▶ [Input data]:
▬▬▬▬▬▬
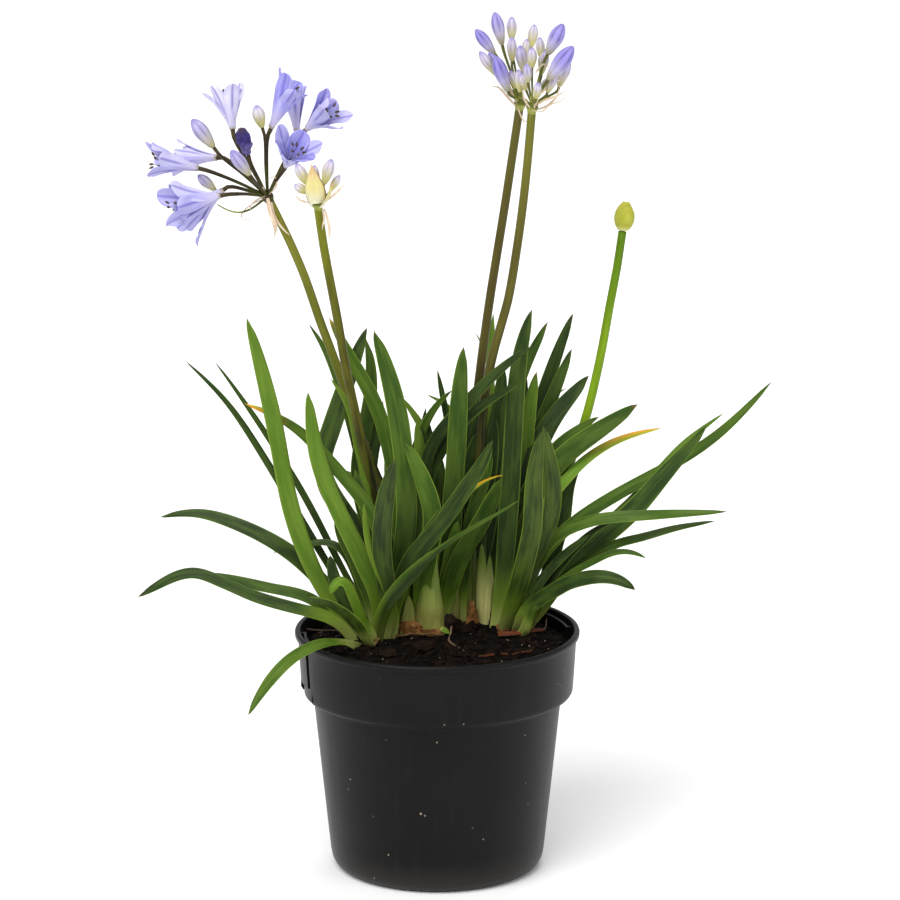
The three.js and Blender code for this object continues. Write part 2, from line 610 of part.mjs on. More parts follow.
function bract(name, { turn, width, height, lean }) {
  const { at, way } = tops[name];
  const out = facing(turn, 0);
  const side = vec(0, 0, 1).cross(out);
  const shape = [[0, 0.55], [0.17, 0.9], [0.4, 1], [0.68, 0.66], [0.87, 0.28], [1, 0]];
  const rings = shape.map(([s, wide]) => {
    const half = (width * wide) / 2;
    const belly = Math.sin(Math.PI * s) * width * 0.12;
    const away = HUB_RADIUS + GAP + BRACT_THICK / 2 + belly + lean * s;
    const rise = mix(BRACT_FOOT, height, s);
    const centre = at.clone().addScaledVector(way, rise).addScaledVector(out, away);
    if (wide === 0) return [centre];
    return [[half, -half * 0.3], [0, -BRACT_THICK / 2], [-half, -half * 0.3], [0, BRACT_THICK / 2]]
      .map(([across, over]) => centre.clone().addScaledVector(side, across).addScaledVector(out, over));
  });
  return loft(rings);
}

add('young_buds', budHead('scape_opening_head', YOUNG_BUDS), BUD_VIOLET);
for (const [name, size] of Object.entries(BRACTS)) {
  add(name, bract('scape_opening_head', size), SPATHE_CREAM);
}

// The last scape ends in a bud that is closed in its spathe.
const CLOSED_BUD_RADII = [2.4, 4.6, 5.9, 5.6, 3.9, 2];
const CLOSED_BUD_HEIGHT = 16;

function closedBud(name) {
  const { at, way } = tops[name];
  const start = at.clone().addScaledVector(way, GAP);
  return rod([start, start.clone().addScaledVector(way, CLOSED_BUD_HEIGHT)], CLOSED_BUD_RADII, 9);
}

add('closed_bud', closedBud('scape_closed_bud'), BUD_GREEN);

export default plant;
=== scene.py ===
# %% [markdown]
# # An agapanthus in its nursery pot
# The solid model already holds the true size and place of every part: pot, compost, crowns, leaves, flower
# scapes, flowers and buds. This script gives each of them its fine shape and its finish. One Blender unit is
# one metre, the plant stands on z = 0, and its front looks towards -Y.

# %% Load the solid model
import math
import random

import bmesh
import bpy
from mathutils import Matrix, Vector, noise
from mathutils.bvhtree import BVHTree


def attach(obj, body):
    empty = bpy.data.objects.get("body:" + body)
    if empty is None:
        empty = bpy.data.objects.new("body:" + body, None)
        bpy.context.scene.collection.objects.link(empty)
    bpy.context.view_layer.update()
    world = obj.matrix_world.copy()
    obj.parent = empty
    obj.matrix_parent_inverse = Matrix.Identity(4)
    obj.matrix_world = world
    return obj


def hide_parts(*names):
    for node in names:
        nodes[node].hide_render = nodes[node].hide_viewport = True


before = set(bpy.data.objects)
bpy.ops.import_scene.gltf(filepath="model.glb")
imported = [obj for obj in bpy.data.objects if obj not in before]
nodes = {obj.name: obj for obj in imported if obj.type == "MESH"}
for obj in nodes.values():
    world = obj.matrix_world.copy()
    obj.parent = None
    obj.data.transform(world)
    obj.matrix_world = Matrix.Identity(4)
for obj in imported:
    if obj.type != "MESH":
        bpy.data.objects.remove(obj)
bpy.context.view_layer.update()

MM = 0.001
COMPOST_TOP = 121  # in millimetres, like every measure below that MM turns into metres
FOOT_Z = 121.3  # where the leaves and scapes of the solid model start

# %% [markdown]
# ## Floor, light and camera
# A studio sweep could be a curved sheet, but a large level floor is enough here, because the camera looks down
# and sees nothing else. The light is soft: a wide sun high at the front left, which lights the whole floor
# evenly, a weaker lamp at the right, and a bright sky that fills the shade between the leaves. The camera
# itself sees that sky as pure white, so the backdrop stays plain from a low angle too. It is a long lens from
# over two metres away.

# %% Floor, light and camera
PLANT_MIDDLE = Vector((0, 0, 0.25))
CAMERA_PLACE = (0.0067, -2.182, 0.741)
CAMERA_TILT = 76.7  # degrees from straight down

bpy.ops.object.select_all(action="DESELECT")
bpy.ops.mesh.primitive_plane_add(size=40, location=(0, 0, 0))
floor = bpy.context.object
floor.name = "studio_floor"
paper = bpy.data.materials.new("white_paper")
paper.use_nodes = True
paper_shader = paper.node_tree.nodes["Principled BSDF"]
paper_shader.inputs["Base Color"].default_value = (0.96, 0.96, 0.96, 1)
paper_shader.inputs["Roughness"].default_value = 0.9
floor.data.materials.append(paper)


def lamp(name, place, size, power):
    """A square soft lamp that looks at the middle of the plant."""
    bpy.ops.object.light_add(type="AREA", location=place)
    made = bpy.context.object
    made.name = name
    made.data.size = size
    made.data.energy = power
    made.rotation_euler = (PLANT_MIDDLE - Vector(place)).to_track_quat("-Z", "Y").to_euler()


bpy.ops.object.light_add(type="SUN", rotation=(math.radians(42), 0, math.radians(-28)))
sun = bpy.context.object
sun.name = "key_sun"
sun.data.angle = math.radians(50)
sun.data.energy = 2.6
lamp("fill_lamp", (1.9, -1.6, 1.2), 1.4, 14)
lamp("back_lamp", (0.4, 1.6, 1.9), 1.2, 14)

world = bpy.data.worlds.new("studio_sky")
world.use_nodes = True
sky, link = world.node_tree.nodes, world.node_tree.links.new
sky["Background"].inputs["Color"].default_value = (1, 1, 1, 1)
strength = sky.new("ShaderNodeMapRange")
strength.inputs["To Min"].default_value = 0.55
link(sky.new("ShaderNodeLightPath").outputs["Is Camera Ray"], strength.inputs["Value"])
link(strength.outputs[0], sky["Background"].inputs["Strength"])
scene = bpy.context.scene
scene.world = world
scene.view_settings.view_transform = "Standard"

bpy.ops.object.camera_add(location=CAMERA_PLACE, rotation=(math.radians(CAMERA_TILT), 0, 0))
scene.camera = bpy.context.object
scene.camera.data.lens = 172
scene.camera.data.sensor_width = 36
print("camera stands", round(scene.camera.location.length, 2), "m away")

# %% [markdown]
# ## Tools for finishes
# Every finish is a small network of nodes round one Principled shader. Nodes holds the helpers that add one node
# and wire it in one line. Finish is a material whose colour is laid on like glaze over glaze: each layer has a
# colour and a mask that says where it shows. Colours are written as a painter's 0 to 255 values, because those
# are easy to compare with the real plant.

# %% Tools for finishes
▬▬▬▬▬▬
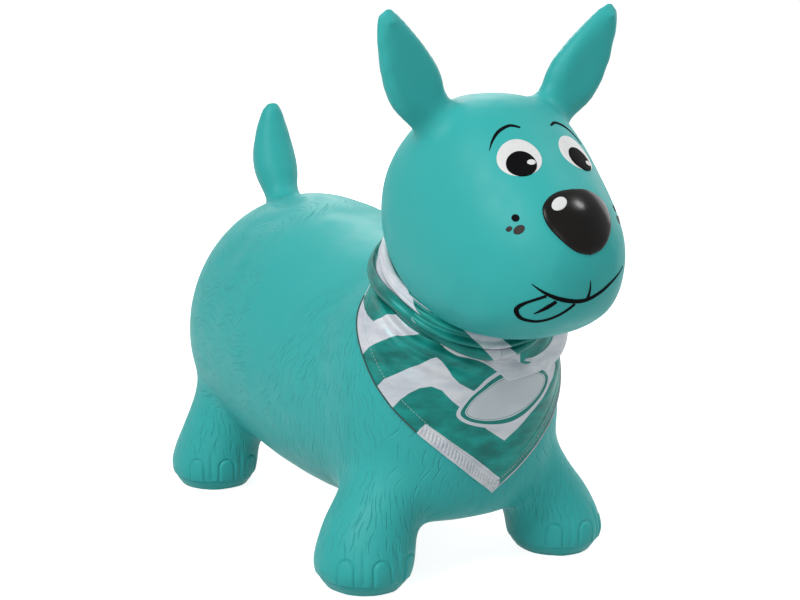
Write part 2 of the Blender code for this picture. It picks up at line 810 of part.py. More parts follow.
▬▬▬▬▬▬
▶ [Requirement]: Start at the line with "The three.js and", stop at the line with "export default plant;", and return every line in that stretch exactly, those two included.

▶ [Correct response]:
The three.js and Blender code for this object continues. Write part 2, from line 610 of part.mjs on. More parts follow.
function bract(name, { turn, width, height, lean }) {
  const { at, way } = tops[name];
  const out = facing(turn, 0);
  const side = vec(0, 0, 1).cross(out);
  const shape = [[0, 0.55], [0.17, 0.9], [0.4, 1], [0.68, 0.66], [0.87, 0.28], [1, 0]];
  const rings = shape.map(([s, wide]) => {
    const half = (width * wide) / 2;
    const belly = Math.sin(Math.PI * s) * width * 0.12;
    const away = HUB_RADIUS + GAP + BRACT_THICK / 2 + belly + lean * s;
    const rise = mix(BRACT_FOOT, height, s);
    const centre = at.clone().addScaledVector(way, rise).addScaledVector(out, away);
    if (wide === 0) return [centre];
    return [[half, -half * 0.3], [0, -BRACT_THICK / 2], [-half, -half * 0.3], [0, BRACT_THICK / 2]]
      .map(([across, over]) => centre.clone().addScaledVector(side, across).addScaledVector(out, over));
  });
  return loft(rings);
}

add('young_buds', budHead('scape_opening_head', YOUNG_BUDS), BUD_VIOLET);
for (const [name, size] of Object.entries(BRACTS)) {
  add(name, bract('scape_opening_head', size), SPATHE_CREAM);
}

// The last scape ends in a bud that is closed in its spathe.
const CLOSED_BUD_RADII = [2.4, 4.6, 5.9, 5.6, 3.9, 2];
const CLOSED_BUD_HEIGHT = 16;

function closedBud(name) {
  const { at, way } = tops[name];
  const start = at.clone().addScaledVector(way, GAP);
  return rod([start, start.clone().addScaledVector(way, CLOSED_BUD_HEIGHT)], CLOSED_BUD_RADII, 9);
}

add('closed_bud', closedBud('scape_closed_bud'), BUD_GREEN);

export default plant;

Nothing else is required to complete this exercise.